On the other hand, the search for antioxidant compounds in marine fungi is increasingly significant, and they can inactivate reactive oxygen and nitrogen species, preventing various degenerative diseases and cancer [38]. The antioxidant activity that has been obtained for the Fr-EM8 fraction is correlated with other isolated compounds derived from Emericellopsis spp., JF72 and AF71 that present DPPH scavenging activity values between 70 and 80% [4].

Finally, cancer stem cells (CSCs) play a fundamental role in the development and metastasis of CRC, as well as being responsible for resistance to treatment [39]. There are very few articles that have studied compounds derived from marine fungi in tumor stem cells. [40] used terrein, a metabolite obtained from the fermentation broth of Aspergillus terreus, against CSCs from the SKOV3 ovarian cancer cell line, significantly reducing the viability of these cells compared to cisplatin. Secondary metabolites derived from the marine fungus Paradendryphiella salina have been analyzed in the breast cancer MCF7 cell line and its stem cell-like MCF7-Sh-WISP2, showing a significant reduction in its IC₅₀ from 0.4 μg/mL in the tumor cell line to 0.2 μg/mL in the cancer stem-like line [41]. In this context, the fraction Fr-PLMOH3 was able to reduce the IC₅₀ value by half in CSCs compared with SW480 tumor cells (from 12.26 to 6.53 µg/mL), being a promising fraction for future studies.

5. Conclusions

In conclusion, this article highlights the potential of marine-derived fungi in the search for new therapeutic agents against CRC, one of the main causes of cancer death in the world.
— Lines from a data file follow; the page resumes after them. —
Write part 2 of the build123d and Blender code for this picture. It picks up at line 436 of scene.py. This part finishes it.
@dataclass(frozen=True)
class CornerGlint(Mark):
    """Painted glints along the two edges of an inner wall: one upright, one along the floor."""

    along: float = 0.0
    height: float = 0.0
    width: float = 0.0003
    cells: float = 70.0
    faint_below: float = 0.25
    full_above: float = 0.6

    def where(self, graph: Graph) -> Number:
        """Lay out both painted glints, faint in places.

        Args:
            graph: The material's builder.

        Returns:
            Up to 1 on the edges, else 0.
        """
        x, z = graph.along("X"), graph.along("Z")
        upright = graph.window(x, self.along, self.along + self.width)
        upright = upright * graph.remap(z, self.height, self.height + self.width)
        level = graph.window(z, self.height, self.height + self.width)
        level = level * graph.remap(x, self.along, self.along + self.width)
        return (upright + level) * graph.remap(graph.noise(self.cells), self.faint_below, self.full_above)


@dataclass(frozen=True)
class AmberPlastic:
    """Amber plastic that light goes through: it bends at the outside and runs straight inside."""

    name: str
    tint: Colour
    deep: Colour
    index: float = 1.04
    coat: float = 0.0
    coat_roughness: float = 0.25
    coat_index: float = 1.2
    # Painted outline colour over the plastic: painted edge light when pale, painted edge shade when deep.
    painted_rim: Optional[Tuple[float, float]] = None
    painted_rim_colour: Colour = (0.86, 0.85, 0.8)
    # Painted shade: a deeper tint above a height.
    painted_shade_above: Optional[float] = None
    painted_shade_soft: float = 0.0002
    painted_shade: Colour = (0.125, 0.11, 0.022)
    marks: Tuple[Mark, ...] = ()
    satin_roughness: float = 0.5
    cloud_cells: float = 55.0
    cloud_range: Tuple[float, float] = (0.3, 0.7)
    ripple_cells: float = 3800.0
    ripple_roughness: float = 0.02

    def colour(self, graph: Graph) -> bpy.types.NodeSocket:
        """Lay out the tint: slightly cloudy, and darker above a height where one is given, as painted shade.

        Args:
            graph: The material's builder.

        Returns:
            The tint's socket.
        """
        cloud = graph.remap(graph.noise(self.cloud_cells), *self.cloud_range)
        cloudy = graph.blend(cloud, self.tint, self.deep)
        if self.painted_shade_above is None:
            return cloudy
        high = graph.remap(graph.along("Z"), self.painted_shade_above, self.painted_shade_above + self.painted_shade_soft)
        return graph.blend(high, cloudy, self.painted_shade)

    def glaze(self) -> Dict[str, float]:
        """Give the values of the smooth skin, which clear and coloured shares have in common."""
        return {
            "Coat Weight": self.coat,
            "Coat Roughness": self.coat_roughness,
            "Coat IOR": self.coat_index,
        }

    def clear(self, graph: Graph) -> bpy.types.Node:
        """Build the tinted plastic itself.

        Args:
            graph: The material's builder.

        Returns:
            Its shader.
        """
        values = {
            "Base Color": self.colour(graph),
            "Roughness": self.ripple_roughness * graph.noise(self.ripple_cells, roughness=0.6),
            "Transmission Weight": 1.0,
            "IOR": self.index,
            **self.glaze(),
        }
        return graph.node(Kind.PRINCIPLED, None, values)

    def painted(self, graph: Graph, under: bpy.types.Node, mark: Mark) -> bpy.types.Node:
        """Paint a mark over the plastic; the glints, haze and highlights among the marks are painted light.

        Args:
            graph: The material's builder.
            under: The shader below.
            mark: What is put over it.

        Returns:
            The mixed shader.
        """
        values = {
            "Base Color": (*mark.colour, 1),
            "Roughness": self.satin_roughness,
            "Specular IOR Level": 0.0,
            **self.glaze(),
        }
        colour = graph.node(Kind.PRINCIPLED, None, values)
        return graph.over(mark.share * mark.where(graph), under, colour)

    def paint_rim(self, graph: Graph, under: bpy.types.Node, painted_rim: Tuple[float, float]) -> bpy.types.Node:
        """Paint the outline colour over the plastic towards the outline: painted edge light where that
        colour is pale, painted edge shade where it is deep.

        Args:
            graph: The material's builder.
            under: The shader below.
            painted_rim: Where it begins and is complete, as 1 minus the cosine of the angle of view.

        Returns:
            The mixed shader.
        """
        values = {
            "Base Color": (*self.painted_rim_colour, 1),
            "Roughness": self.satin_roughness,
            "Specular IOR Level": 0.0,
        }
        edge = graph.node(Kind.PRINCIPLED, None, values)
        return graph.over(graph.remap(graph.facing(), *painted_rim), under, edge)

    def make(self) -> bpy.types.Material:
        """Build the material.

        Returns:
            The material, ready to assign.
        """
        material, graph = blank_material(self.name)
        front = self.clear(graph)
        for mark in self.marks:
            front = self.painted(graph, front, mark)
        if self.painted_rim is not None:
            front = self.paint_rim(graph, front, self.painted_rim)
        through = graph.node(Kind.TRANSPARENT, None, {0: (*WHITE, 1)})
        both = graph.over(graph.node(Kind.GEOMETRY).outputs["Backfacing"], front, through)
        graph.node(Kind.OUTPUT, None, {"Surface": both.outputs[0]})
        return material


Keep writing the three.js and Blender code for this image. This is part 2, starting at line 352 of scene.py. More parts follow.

Our study demonstrated that compounds and fractions of the marine fungi E. maritima and P. lilacinum possess strong cytotoxic activity against both T84 and SW480 CRC cell lines. Interestingly, this activity was selective against CRC tumor cells. Among these fractions, Fr-PLMOH-3 stands out, which showed the lowest IC₅₀. Furthermore, our article explored the impact of these marine-derived compounds on cancer stem cells (CSCs) responsible for tumor growth, metastasis, and resistance to conventional treatments. Our findings reveal that the Fr-PLMOH-3 fraction exhibits promising antiproliferative effects against CSCs, which could open up new avenues for CRC-targeted therapy. Furthermore, the antioxidant activity observed in Fr-EM8 suggests a potential role of marine fungi in combating oxidative stress, a factor that contributes to the development and progression of CRC. In a broader context, this research highlights the vast and underexplored potential of the marine environment as a source of new therapeutic molecules for CRC and other cancers. As the need for more effective and selective anticancer agents continues to grow, marine-derived compounds represent a promising area of exploration that could lead to the development of safer and more efficient treatments for CRC.